The agencies use different rating scales, so it's not always easy to compare among them. For example, the top Standard & Poor's rating is AAA whereas the top A.M. Best rating is A++. Also, subtle differences exist at various breakpoints in these scales. For example, in Moody's scale a rating of Baa represents a moderate credit risk, whereas A.M. Best lumps its B++ and B+ ratings in with higher ratings under a grouping labeled "secure." You can check an agency's financial-strength ratings for various insurance companies by visiting the agency's website (registration might be required).

Because ratings can vary from agency to agency, Belth recommends looking at ratings from as many sources as possible before settling on an insurance provider. However, many, if not most, insurance companies aren't rated by any of the large ratings firms, he says. In that case, Belth notes "you're on your own" in trying to determine what the company's financial strength might be. Consumers looking for complete information on the financial health of small, unrated insurers might have difficulty conducting adequate due diligence.

Policies Guaranteed Against Insolvency--Up to a Limit
Although insurance companies do fail from time to time, there is a system in place to ensure that their policies remain in force even after they become insolvent. All 50 states, plus the District of Columbia and Puerto Rico, have life and health insurance guaranty associations that step in to make sure that policyholders aren't left holding the bag if their insurance company becomes insolvent. In that event, the state insurance regulator may oversee a liquidation, at which time the state guaranty association may pay covered claims or transfer policies to a financially sound insurance company, or the association may continue the policies or issue replacements itself. Nearly all life and health insurance companies operating in a state are required to participate in its guaranty association, which means they help fund continued coverage and claims payments when a member company offering the same type of insurance becomes insolvent. In nearly all states, the limits of coverage are $300,000 for life insurance death benefits and $100,000 for the net cash value of the policy; a handful of states have limits as high as $500,000 for each of these. Coverage is provided by the guaranty association in the state in which the policyholder resides, even if he or she purchased the policy elsewhere.

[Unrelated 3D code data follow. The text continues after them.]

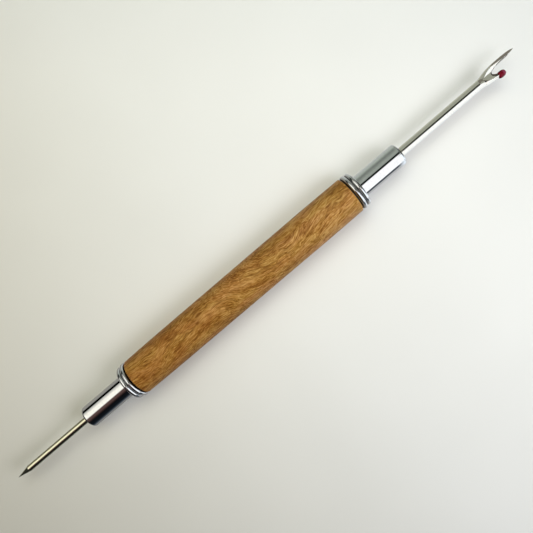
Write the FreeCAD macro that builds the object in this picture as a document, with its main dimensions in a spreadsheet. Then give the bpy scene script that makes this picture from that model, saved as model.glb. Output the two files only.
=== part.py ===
"""A double-ended seam ripper and stiletto, in millimetres.

A turned wooden barrel is bored through and lined with a brass tube. A chrome coupler is
pressed into each end of the tube. Each coupler takes the plug of a tool: the forked seam
ripper at +X, the pointed stiletto at -X. A rubber ring in each coupler grips the plug, which
pulls out, turns round and goes back in with its point inside the barrel.

The origin is on the tool's axis at the middle of the barrel. +X runs to the ripper's tip,
+Y to the side of its long prong, and +Z up. The fork lies flat in the XY plane.
"""
import FreeCAD, Part
import math
import os
import Sketcher

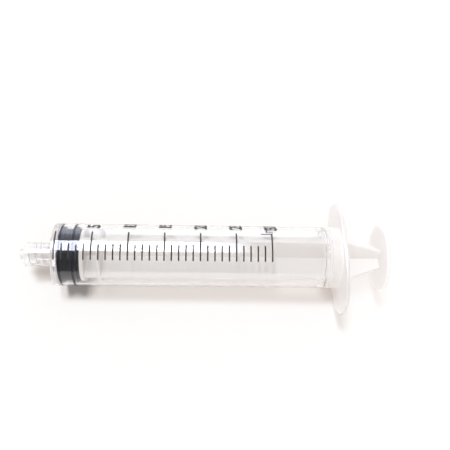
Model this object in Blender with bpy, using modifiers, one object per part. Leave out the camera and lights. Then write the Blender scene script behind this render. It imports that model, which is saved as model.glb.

For customers who hold policies worth more than their state guaranty limits, one option is to buy multiple policies within those limits from different companies to reach the desired total amount. So instead of buying a $1 million policy from a single company, you could buy $250,000 policies from four different companies. The downside is that not only is this somewhat inconvenient, but it also might result in paying more than you would for a single policy because of the additional fees involved, not to mention different premium rates.

Large-scale life insurance company insolvencies have become relatively rare. From 1988-2010, state guaranty association members spent about $2.4 billion covering the policies of troubled life insurance companies, the vast majority of that coming in the 1990s following a string of insurance company failures blamed partly on the companies' heavy investments in risky fare such as junk bonds. Although many insurance companies weathered the 2008-09 financial crisis in decent shape, there were exceptions, most notably American International Group (AIG), which had to take $182 billion in government bailouts as a result of bad bets on mortgage-backed securities.

Criticism of Agencies
The ratings agencies are by no means perfect. Many of the same agencies that assign financial strength ratings also assign credit ratings to companies and governments based on their ability to pay back their debts. The collective reputation of these agencies took a hit during the financial crisis when many of the mortgage-backed securities they rated as safe turned out to be junk. Critics also point to the fact that many companies--including insurance providers--pay the agencies to rate them as evidence of conflicts of interest.

The good news is that, despite their problems, the agencies on the whole do provide a good indication of an insurance company's long-term viability. You don't want to be one of the unlucky few who discovers that the policy you bought for you or your family is causing more problems than it was meant to solve. Buying from an insurer with a good financial strength rating is one way to stack the odds in your favor.